Do Not Defile Our Bodies

“Your body is God’s sacred creation. Respect it as a gift from God, and do not defile it in any way. Through your dress and appearance, you can show the Lord that you know how precious your body is. You can show that you are a disciple of Jesus Christ” (For the Strength of Youth, p. 14).

When I was a kid, my next door neighbor pierced my ears. She froze my earlobes and then stuck a needle through them with some attached thread. Unfortunately, the holes were uneven so when I was a little older, I had them pierced a second time hoping to get an even set of holes. Since I then had two holes, I wore a diamond stud that belonged to my mother in one of my ears along with a pair of earrings.

My father had given my mom the almost-invisible-speck-of-a-diamond earrings when they were a young married couple. Even though they couldn’t afford the earrings, my mom treasured them, especially after my father’s death. When my mother passed away, my sister and I inherited those earrings. We split the pair and each took one to wear. I wore that stud for years. It made me think of my parents and somehow helped me feel a little closer to my mother.

When President Hinckley asked us to only wear one pair of earrings, I was distraught. I didn’t want to give up wearing my mom’s earring. It was tiny and hardly noticeable. I reasoned that I wasn’t all pierced up or anything and surely a little earring wouldn’t keep me from my eternal salvation. After I gave it much thought, though, I decided to remove that earring.

“Do not disfigure yourself with tattoos or body piercings” (For the Strength of Youth, p. 16). If our bodies are our temples, then it makes sense that we shouldn’t defile them, either with our dress (or lack of it) or with lots of piercings or tattoos. Personally, I would never be interested in getting a tattoo because I hate needles and it looks far too painful. Besides, I’d be the only one ever to contract AIDS or something from the needle.
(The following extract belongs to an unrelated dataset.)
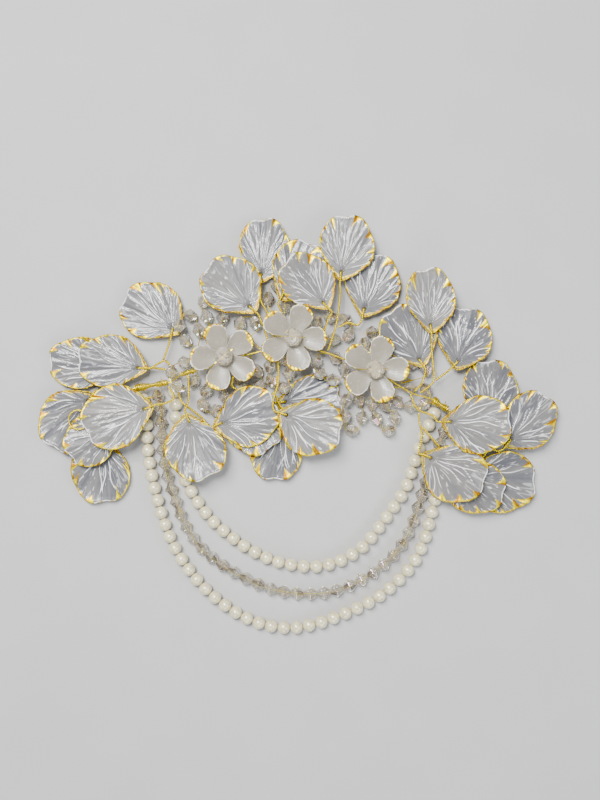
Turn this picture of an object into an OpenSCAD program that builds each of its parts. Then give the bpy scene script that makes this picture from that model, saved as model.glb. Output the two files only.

As a result from the fallout after voters in California passed Amendment 8, one of our temples in Washington was vandalized. We were all horrified at the thought of someone physically defiling one of our temples. Even when we see graffiti painted on other buildings it seems wrong. How is it any different with our bodies? Heavenly Father has blessed us with incredible physical housings for our spirits. I’m sure he is just as bothered to see some of us “decorate” the outside of our bodies with inappropriate and immodest attire. We should be vigilant in adorning our bodies, or temples, with that which is good in the sight of God.